昔話その②
【夏が来れば思い出す②】
とにかく、今ここでどんなに憤っても彼女の過去と今は変わらない。
彼女の担任と副担任を前にして、結局彼女はどうしたいと思っているのか、そして私に何ができるのか、を尋ねた。
「うちの高校は、高2の春に北海道への修学旅行があるんですけど、今、彼女が学校に籍を置いているのはそのためだと思います。個人的に話をするときは、いつもその話になりますから・・・。
正直なところ、今のままでは卒業とか、就職とか、そんなところまで考えている余裕はありません。でも、何とか高2に進級させ、北海道に連れていってやりたいと思うんです」
熱血先生は、何度も彼女の家に家庭訪問して、その家庭環境の凄惨さをよく知っていた。だからこそ、今の彼女にとって楽しいこと、生きてて良かったと思えるようなことを高校の思い出にしてやりたい、と目を潤ませながら語ってくれた。

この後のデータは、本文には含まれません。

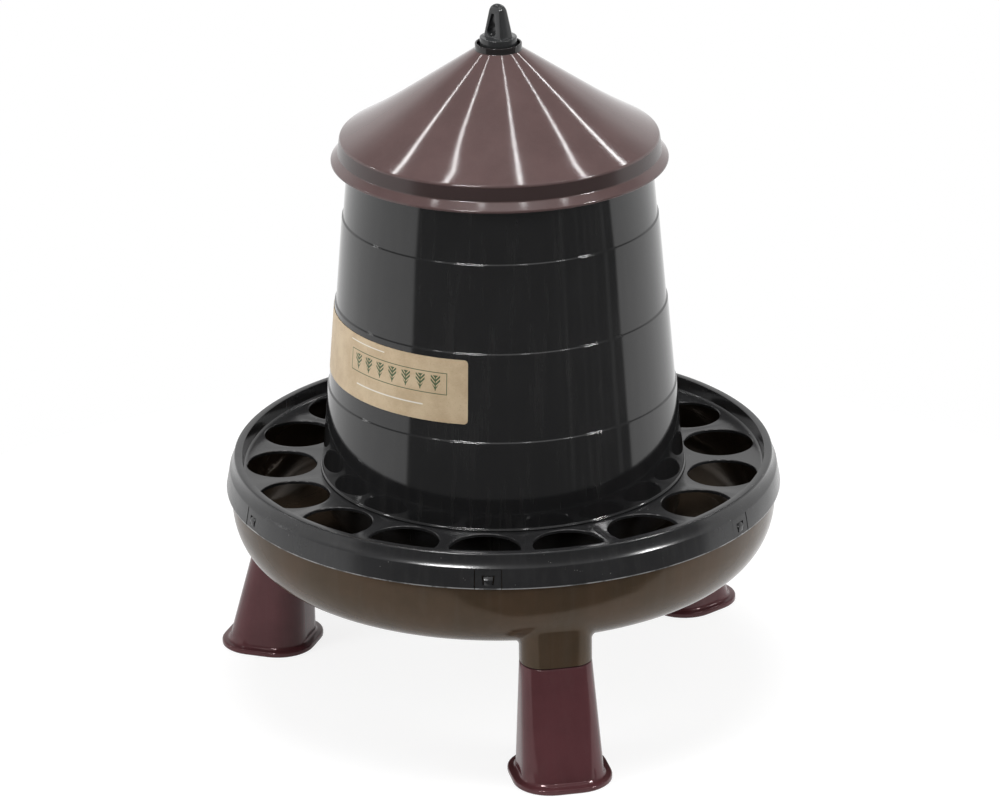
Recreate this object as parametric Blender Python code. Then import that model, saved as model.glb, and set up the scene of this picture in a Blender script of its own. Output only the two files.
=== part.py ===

そのためには、出席日数が足りていること、そして単位が与えられるほどの成績を残すことが必要だと。
英語、国語、社会の3科目については何とかなる見通しがあると熱血先生は言った。この3教科については彼女も勉強することがそんなに嫌ではないようで、自分が放課後に時間を見つけて個人的に指導もできるから、とのことだった。
ところが、理科、数学の2科目はテストどころか、今の彼女にとっては授業を受けることさえ、つらいような状況(中学でほとんど授業を受けていないので無理もない)で、最近は、この2科目の授業がある日は学校を休んでしまうことも多いらしい。
このままでは出席日数が足りなくなる可能性もある。この際、理科は捨てて副担任の担当科目でもある数学を何とかすれば、学校にも来てくれるだろうし、進級できるかもしれないということらしい。
副担任の先生も放課後に個人指導で、いろいろと努力されていたみたいだった。ただ彼女の数学に対する学力不振は深刻で、それでは到底追いつかない状態だという。何しろ、中学の数学どころか、もしかすると小学校の計算すら怪しいらしい。だから、夏休みの間に、せめて小学校の四則計算(加減乗除)ができるようになれば、あとは高校で何とかするということだった。
それで単位が出せるようになるのか?と尋ねたら、「内情をお話しますと、うちの高校は全体的に生徒の学力はものすごく低いです。正直なところ、高1の今の時期で、とても高校の数学を一斉授業ですることは難しい。ですから、今は中学内容の復習を各自プリントで学習して、それを個別に見て回っているような授業なんです。ですから、せめて中学1、2年生レベルの、それも整数だけを使った式の計算や方程式くらいができるようになれば単位は出せます・・・というか、出します」と副担任の先生が答えてくれた。
熱血先生からも「学校ではいろいろしがらみがあって、できないことが多いんです。先生、何とかあの子に計算を教えてやってくれませんか?先生しか頼める人がいないんです」と言われた。
うちは幸いにも(?)、いわゆる講習をしない塾だから、午前中なら時間はとれる。
夏休み中に「四則計算ができるように」ということを目標に、毎日彼女と一緒に勉強する。そして、2学期からは担任、副担任が一緒になって彼女の勉強をフォローする。単位が取れて2年に進級すれば、彼女は北海道への修学旅行に行ける。それらを2人の先生に再確認した。
算数、それも四則計算なんて教えた経験はほとんどないけども、2人の熱血先生の「彼女を北海道に行かせてやりたい」という気持ちにうたれて、私は彼女に会わせてもらうことにした。